WORK TO DO: Check every line of the entries that follow, and copy the ones containing "with".

DATASET EXCERPTS:
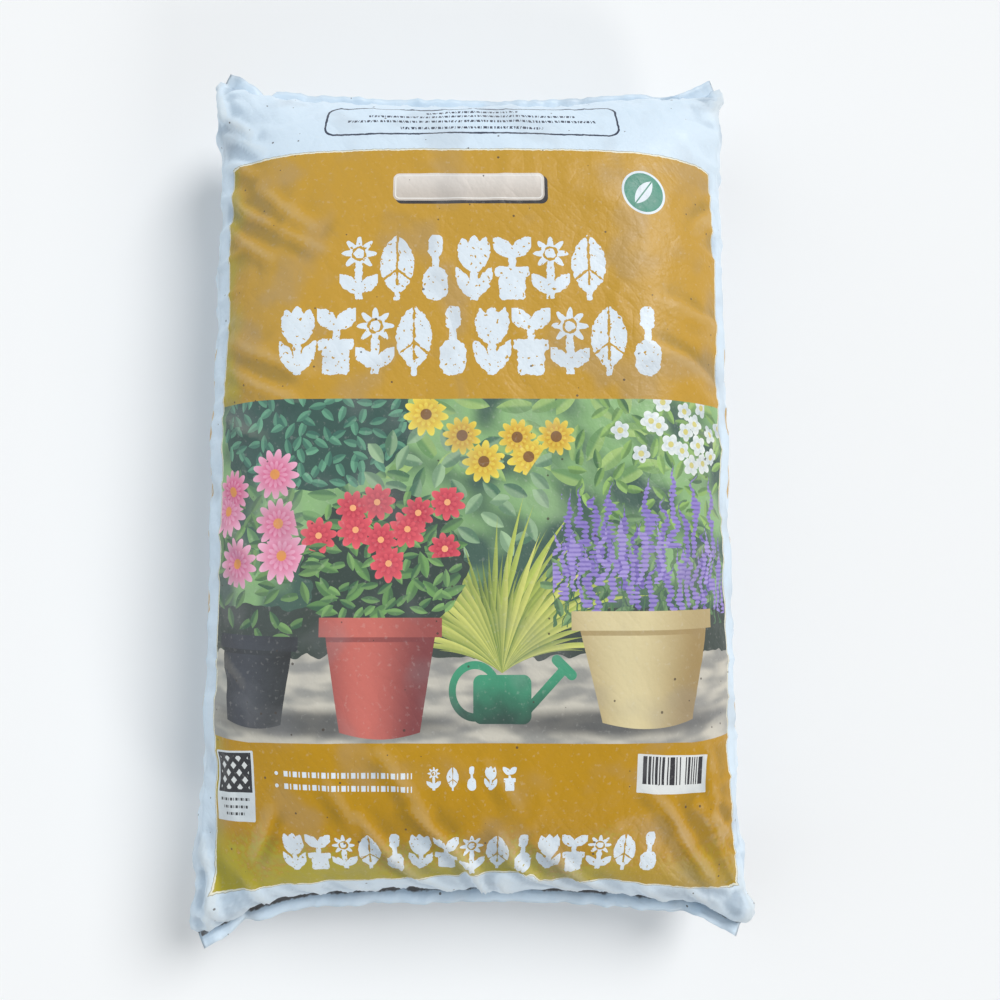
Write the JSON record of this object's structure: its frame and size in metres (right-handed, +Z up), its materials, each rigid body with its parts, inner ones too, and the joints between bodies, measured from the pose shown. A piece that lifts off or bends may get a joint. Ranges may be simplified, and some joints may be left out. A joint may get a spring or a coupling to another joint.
{
  "type": "compost bag",
  "caption": "Filled, heat-sealed compost bag of printed plastic film with side gussets, welded end fins and corner ears, lying on its back.",
  "frame": {"origin": "on the floor, under the middle of the bag's bounding box", "axes": "+X across the bag to the reader's right, +Y along the bag towards its top end, +Z up out of the printed front"},
  "size_m": [0.3968, 0.633, 0.13],
  "materials": {
    "film": "printed white polyethylene film, soft satin gloss"
  },
  "bodies": {
    "root": {"bag": "film"}
  },
  "joints": []
}
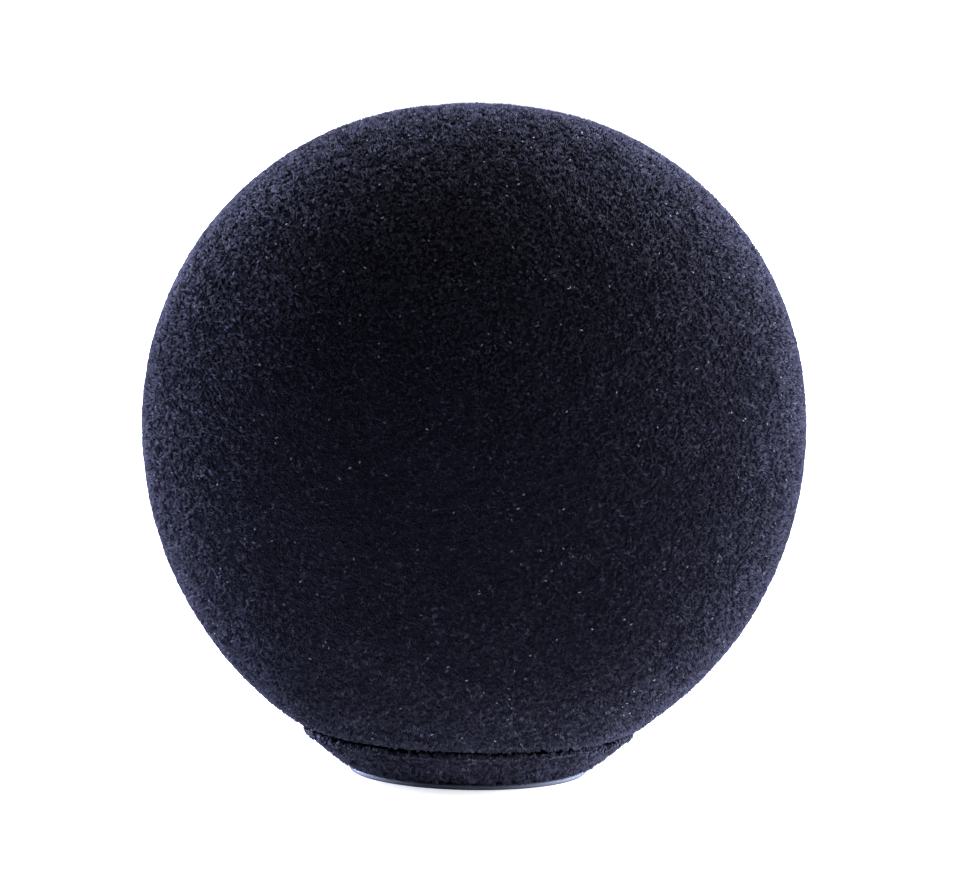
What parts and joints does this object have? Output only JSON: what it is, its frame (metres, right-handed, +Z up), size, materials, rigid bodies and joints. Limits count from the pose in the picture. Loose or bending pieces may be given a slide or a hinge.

RESPONSE TO THIS EXERCISE:
Write the JSON record of this object's structure: its frame and size in metres (right-handed, +Z up), its materials, each rigid body with its parts, inner ones too, and the joints between bodies, measured from the pose shown. A piece that lifts off or bends may get a joint. Ranges may be simplified, and some joints may be left out. A joint may get a spring or a coupling to another joint.
  "caption": "Filled, heat-sealed compost bag of printed plastic film with side gussets, welded end fins and corner ears, lying on its back.",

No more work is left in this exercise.